Auch in der DDR gab es Nazis
Die Ausstellung wird aus der Perspektive von vier Generationen erzählt, beginnend mit derjenigen der Täter*innen im Jahr 1945. Diejenigen, die während der Zeit des Nationalsozialismus und des Zweiten Weltkriegs erwachsen sind und oftmals angeblich von nichts wussten. Viele waren ehrlich schockiert, als sie erstmals die Bilder von Konzentrationslagern, Berge ermordeter Menschen sahen. Andere, frühere Täter, kamen schnell wieder in herausragende Positionen. Anders als die sozialistische Propaganda suggerierte, auch im Osten Deutschlands. So zeigt die Ausstellung, dass 35,4 Prozent der hauptamtlichen Stasi-Mitarbeiter ehemalige NSDAP-Mitglieder waren, außerdem mehr als ein Viertel der Professor*innen in der DDR.
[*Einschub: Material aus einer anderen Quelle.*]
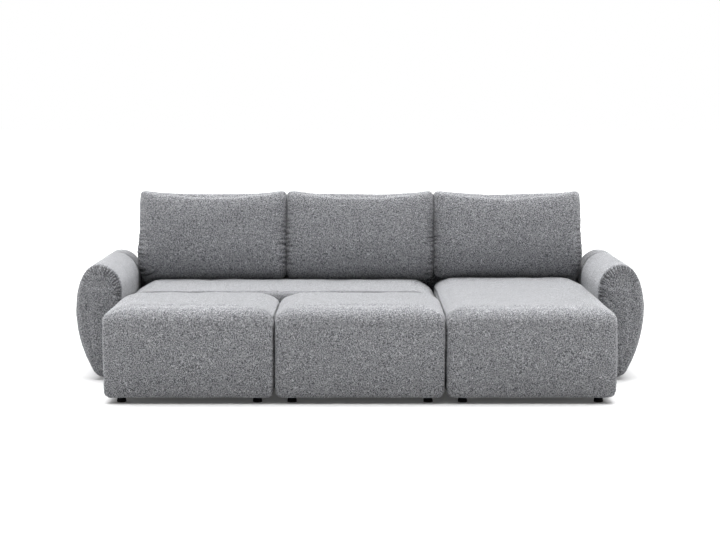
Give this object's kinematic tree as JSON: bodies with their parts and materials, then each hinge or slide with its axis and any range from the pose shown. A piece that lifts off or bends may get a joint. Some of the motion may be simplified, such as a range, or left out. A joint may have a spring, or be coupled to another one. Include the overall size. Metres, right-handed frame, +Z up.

Die zweite Generation, die Kinder der Erlebnisgeneration, prägt das gesellschaftliche Leben ab den 1960er-Jahren. Sie bricht mit gesellschaftlichen Traditionen und fordert eine Aufarbeitung der NS-Verbrechen aktiv ein. Zugleich sitzen zu dieser Zeit durch die NPD wieder Rechtsextreme in westdeutschen Landtagen, in München kommt es 1970 zu einem Brandanschlag auf die jüdische Gemeinde, während im hessischen Bad Arolsen noch 1979 SS-Ehemaligentreffen stattfinden. Der damalige CDU-Bundestagsabgeordnete Hans Wissebach, selbst ehemaliges SS-Mitglied, verteidigt das in einem Video, das in der Ausstellung gezeigt wird.
Von Dregger zu Gauland
Ende der 1990er-Jahre ist der Zweite Weltkrieg bereits mehr als ein halbes Jahrhundert vorbei. Man könnte also meinen, die Auseinandersetzung der Enkel-Generation mit den Schrecken des Nationalsozialismus könnte deutlich sachlicher ablaufen. Doch ein Blick auf die aufgeheizte Debatte rund um die Wehrmacht-Ausstellung offenbart, dass dem nicht so ist. Auch Jahrzehnte später versuchen Ewiggestrige, die Verbrechen der Wehrmacht zu beschönigen, darunter im Bundestag auch der CDU-Politiker Alfred Dregger, selbst früheres Mitglied der Wehrmacht sowie der NSDAP.
Von Dregger springt die Ausstellung direkt in die Gegenwart, zu Gauland und dessen Vogelschiss-Rede, zu Interviews mit Schüler*innen, die die AfD nicht als rechte Partei sehen, zu den Lehrer*innen Max Teske und Laura Nickel, die ihre brandenburgische Schule verlassen mussten, nachdem sie dort rechte Hetze öffentlich machten. Es schaudert einen, so vor Augen geführt zu bekommen, wie allgegenwärtig Rechtsextremismus in Deutschland 80 Jahre nach dem Zweiten Weltkrieg geworden ist.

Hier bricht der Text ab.